Guardiola fined £20,000 for wearing yellow ribbon (p140)

I'm sure Pep understands that he's breaking the rules, he just feels so strongly about this issue that he's prepared to accept the punishment rather than obey the rules. Whether a sports governing body should be interfering with an individual's freedom of expression will become the real issue if the FA take action

I'm sure he understands there is a rule. Bet he can't understand why.
 
Not read the whole thread, but there is no coincidence between the treatment of Peps family in Barcelona, an the fact that a day after the FA bring this charge.

The FA need to come clean with who instigated the complaint, It smells of Castille influencing puppets who sit on the FA and Uefa.
 
Working within the rules to change things is the basis of every democratic system for 2500 years. It happens every day in Parliament.

Lol so if we worked within the rules when would women have got the vote? You have to challenge authority to change it.
 
Working within the rules to change things is the basis of every democratic system for 2500 years. It happens every day in Parliament.
Palatable change. Change that suits the incumbents of said democratic system.

When said system is fundamentally broken, and the rules are set up to ensure they remain in power, then you aren't going to change anything being nice.

We're talking about the FA here. Which are an archaic, outdated organisation, full of old boys with their own agendas.

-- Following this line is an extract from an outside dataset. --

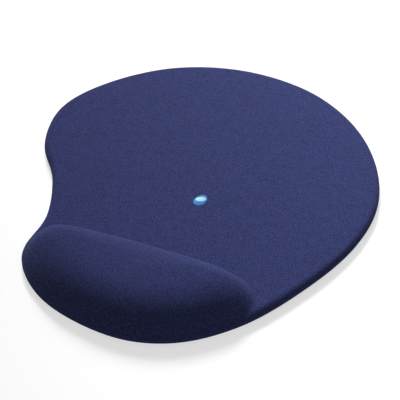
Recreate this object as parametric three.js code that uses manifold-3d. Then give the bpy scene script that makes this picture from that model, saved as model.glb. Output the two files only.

I'd much rather see individuals play outside the rules to make a mockery of them, and hopefully force a refresh.
 
My view on this is actually super simple.

The FA decide the rules.

That's it really, it's their competition and they get to decide what you can and can't do if you participate in it. If they say no yellow ribbon then no yellow ribbon. Pep can wear a yellow ribbon for 22 and a half hours a day if he really feels like he has to (and I admire and encourage him to do so). But during this time, he is paid and expected to be managing a Premier League team under the jurisdiction and rules of the FA.

People can argue that the rule is stupid, and I agree somewhat, but it IS a rule and he should respect that. Why stand in his technical area? Why not play 15 players in a match? Why not manage bollock naked? Why respect SOME rules but not other rules?

This isn't a freedom of speech issue to me because the FA is not the Government. They run an invitational league that is owned by the Premier League and can exclude people for any, many, or no reason. If they wanted to dock City 50 points then they could an nobody could really stop them if it was within the rules.

If you want to get rules changed then you work within the system to try and change things. That's how the whole of civilisation works, generally.
I totally agree. If you join one of the gentlemans’ clubs in and around St James in London you will be expected to observe their collar and tie dress code. You can’t be a member and walk in for lunch wearing jeans and a tee-shirt. You either observe the rule, even if you work to change it, or choose not to be a member. You can walk out of the door and take your tie off if you want, without offending against the rules of the club.

I believe politics should be kept out of football and that includes the poppy. I’ve written in KOTK and on here that I find the relatively recent zeal of the English football world for increasingly elaborate observance of Remembrance Day not to my taste for various reasons. If people want to commemorate war dead, there are opportunities to do so publicly, at local ceremonies, and privately.
 
I assume everyone backing Pep bringing attention to people jailed for their political beliefs feels the same sympathy for those similarly jailed, tortured and held without access to lawyers & their families in the UAE?

Just checking.
Whether I support any individual or group of people jailed for their political beliefs has absolutely no connection with my support for someone else's right to express that support.
 
It will be interesting to see how he responds to the journalists bringing up his allegiances with Qatar and Abu Dhabi and their very bad human rights records which include holding political prisoners without trial - the very thing he's protesting with the ribbon.

I don't really care either way, but the ribbon has definitely opened him up to some criticism and it'll be interesting to see how he responds to it.
 
Lol so if we worked within the rules when would women have got the vote? You have to challenge authority to change it.

Of course. Women's Lib was happening BEFORE Pankhurst and in fact many historians feel that although she created publicity, she actually set the movement back because she created extremes on both sides who then dug their heels in.

The overall effect of the suffragette militancy, however, was to set back the cause of women's suffrage. For women to gain the right to vote it was necessary to demonstrate that they had public opinion on their side, to build and consolidate a parliamentary majority in favour of women's suffrage and to persuade or pressure the government to introduce its own franchise reform. None of these objectives was achieved.[33]